His book, The Foolish Corner: Avoiding Mind Traps in Personal Finance Decisions, is available on Amazon. You can read the Table of Contents, Introduction, and Chapter 1 at: http://www.knowthybiasedself.com/

1. How did you discover your passion for finance and what made you decide to teach?

My father was a professor. I saw his work as encompassing the “world of ideas” in which one can exchange ideas with interesting and intelligent people, in which one can have civilized debates about important issues, and in which research can shed new light on how the world works. He brought this inquiring nature home—there were always ideas floating around the house, so to speak. I also liked what I saw about the lifestyle of an academic.

My passion for finance started in my teen years, when I got interested in the stock market. A (modest) birthday gift of cash was the start of my investing career. I soon discovered the fascinating variety of financial instruments, e.g., convertible bonds, preferred stock of all types, options, warrants, futures, and so forth.

But it wasn’t until I was in graduate school in Economics that I realized that Finance was a separate, rigorous academic discipline. I had always thought about investing as something one did in one’s spare time. The thought that I could rigorously study financial markets was captivating, so now I’m a Finance professor, not an Economics professor (although the fields are very closely allied).

2. Your book, The Foolish Corner: Avoiding Mind Traps in Personal Finance Decisions, taps into a relatively new academic area called behavioral finance. Can you explain what that is and why it’s important?

Behavioral finance challenges traditional economic models of decision making by recognizing the cognitive limitations and biases that we all have. The grandfathers, if you will, of this field are Daniel Kahneman and Amos Tversky; Kahneman won the Nobel Prize for his work in this area (Tversky had died by that time and the Nobel Prize is only awarded to living people). They convincingly argued—and provided evidence—that people are not the rational actors envisioned in conventional economic models.

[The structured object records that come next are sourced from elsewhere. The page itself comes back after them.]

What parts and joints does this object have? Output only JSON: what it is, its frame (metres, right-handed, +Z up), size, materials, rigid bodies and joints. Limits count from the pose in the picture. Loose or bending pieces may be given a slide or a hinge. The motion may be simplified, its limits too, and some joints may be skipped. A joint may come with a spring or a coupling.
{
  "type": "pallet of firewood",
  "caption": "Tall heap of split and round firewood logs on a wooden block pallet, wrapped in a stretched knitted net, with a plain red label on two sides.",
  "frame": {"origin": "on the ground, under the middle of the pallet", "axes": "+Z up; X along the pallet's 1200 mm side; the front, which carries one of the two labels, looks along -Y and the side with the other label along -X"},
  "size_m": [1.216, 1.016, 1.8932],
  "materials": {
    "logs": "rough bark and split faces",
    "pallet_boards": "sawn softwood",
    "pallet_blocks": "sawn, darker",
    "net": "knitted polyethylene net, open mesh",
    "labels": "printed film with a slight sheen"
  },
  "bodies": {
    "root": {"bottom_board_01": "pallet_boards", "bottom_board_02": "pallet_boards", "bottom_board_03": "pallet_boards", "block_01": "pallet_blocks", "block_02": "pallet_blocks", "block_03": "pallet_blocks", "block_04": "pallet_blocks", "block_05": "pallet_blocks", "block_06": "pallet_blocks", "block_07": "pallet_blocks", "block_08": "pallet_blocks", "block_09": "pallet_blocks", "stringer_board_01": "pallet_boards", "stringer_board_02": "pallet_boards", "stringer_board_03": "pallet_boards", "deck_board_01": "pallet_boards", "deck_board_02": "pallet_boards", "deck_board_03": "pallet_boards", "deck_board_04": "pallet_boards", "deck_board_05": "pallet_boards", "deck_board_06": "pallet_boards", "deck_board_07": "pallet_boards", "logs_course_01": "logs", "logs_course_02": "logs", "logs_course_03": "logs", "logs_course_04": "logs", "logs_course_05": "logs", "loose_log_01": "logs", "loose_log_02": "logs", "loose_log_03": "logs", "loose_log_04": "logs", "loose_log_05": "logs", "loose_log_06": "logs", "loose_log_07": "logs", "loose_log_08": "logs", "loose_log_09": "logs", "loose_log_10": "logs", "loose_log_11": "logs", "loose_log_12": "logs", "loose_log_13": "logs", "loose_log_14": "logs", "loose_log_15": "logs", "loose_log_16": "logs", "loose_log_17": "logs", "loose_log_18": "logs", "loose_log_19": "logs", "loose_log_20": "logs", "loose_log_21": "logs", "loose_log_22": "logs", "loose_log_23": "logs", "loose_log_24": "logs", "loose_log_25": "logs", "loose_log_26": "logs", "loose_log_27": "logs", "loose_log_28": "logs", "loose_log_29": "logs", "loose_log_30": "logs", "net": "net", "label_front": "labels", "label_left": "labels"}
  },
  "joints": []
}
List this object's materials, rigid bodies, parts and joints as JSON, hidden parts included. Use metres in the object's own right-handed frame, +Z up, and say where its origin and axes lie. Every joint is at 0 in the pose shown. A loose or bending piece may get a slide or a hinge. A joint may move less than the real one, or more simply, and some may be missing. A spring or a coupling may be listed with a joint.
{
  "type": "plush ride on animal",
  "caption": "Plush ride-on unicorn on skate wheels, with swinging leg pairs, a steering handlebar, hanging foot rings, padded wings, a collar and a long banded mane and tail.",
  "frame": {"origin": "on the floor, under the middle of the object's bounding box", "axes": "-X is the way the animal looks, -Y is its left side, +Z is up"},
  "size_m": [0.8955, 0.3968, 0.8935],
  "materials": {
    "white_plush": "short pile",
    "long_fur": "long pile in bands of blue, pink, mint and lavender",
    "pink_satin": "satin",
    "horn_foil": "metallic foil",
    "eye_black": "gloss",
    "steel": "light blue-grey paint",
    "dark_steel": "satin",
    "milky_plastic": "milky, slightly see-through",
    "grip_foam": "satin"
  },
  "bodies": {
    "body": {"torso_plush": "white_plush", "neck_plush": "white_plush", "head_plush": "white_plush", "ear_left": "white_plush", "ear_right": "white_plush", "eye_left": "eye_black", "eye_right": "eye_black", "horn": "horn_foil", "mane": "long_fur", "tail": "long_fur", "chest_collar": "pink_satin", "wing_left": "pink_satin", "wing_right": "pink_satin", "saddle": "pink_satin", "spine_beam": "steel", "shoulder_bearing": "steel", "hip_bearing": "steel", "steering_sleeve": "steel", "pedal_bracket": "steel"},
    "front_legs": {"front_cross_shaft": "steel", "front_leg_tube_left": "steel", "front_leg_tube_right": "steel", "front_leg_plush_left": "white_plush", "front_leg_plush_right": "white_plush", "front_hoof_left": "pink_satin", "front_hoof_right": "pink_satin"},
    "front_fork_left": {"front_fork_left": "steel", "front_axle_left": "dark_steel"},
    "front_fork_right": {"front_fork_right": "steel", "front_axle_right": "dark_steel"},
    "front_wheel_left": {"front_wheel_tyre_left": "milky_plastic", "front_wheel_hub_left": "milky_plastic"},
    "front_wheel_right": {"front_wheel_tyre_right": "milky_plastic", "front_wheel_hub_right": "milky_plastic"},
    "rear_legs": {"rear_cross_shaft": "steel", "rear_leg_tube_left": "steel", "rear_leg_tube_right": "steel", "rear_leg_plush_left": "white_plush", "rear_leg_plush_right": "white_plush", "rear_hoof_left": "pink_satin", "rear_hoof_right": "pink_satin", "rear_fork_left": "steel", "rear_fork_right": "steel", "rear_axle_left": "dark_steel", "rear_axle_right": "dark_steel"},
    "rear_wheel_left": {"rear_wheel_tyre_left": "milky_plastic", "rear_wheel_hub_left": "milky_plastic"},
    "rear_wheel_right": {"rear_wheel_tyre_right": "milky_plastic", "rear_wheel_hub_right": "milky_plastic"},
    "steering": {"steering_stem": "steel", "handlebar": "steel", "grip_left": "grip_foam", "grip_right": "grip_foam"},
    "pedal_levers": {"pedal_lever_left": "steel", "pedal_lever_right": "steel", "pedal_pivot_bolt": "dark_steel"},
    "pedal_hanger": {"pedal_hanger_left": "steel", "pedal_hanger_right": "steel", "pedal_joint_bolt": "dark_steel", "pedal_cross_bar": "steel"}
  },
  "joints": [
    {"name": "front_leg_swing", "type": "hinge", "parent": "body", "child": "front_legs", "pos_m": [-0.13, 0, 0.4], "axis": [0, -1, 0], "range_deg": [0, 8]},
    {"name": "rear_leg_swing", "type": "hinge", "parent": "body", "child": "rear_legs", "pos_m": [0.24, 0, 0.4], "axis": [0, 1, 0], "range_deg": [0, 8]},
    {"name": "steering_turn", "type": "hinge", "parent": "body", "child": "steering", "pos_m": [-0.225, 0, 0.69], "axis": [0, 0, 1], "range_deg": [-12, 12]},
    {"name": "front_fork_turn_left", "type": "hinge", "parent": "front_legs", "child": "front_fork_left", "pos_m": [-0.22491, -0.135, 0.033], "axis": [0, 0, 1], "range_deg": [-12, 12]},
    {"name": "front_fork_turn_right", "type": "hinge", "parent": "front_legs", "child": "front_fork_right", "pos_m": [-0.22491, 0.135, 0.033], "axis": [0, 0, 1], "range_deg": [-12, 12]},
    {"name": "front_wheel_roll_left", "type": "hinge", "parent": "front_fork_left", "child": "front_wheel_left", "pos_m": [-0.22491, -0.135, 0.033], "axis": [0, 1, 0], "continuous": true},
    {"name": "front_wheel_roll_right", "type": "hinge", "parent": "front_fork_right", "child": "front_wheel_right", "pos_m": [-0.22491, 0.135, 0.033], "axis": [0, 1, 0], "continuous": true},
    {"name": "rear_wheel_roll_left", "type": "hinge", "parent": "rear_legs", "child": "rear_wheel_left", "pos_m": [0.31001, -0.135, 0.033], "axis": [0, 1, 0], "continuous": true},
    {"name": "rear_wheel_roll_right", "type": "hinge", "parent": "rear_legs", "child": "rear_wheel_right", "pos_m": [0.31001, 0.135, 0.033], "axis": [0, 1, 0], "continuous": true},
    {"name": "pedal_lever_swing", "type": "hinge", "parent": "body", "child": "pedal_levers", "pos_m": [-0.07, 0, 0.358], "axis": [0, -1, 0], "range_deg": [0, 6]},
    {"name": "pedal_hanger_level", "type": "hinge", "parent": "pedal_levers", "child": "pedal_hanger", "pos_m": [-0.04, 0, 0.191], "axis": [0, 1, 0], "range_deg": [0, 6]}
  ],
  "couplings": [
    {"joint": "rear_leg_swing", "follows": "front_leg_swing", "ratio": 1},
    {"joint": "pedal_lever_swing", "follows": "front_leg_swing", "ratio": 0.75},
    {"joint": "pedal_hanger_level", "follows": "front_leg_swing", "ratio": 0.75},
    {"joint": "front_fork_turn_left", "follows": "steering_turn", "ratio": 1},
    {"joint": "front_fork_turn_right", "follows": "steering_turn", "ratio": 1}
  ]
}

Precisely because behavioral finance is disruptive, it is important at a number of levels. My book focuses on individual financial decision making, although the topics there do have application to organization-wide decision making. By recognizing and then working to mitigate or offset our cognitive limitations and biases, we can make better financial decisions.

Understanding behavioral finance/economics can also lead to better public policy. Richard Thaler and Cass Sunstein’s book, Nudge, has many examples, including the differential impacts of opt-out versus opt-in option signups for retirement plans.

3. What kind of biases can block smart decisions and what advice would you give our readers to combat them?

One common flaw that we deal with is the tendency to see patterns when in fact there are no patterns. This idea is not new. David Hume wrote, “We find human faces in the moon, armies in clouds…” in his 1889 book, Natural History of Religion. As applied to investing, people look for, and trade on, perceived patterns in stock price changes, when in fact they are largely (although not completely) random. This tendency, along with overconfidence (another bias) leads to unnecessary trading and its accompanying transaction costs. Here the remedy is not to use perceived patterns as the basis of a trading strategy and, more generally, not to trade frequently. For most of us, a well-diversified, low-expense-ratio mutual fund is the right way to go.

Another common bias is confirmation bias, the innate tendency to filter out information that runs contrary to our beliefs and to give substantial weight to information that reinforces our beliefs. One of your earlier guests, Annafi Wahed, wrote, “In a world of a billion news feeds, it’s up to us to seek out opposing viewpoints…” She was referring to the political scene, where confirmation bias is readily evident, but it applies to personal financial decision making as well. For example, many people don’t want to hear that they haven’t saved enough for retirement, when the reality is that a majority of people are not saving enough. It is somewhat like a child putting her fingers in her ears and saying, “Nah, nah, nah, nah, nah, nah.”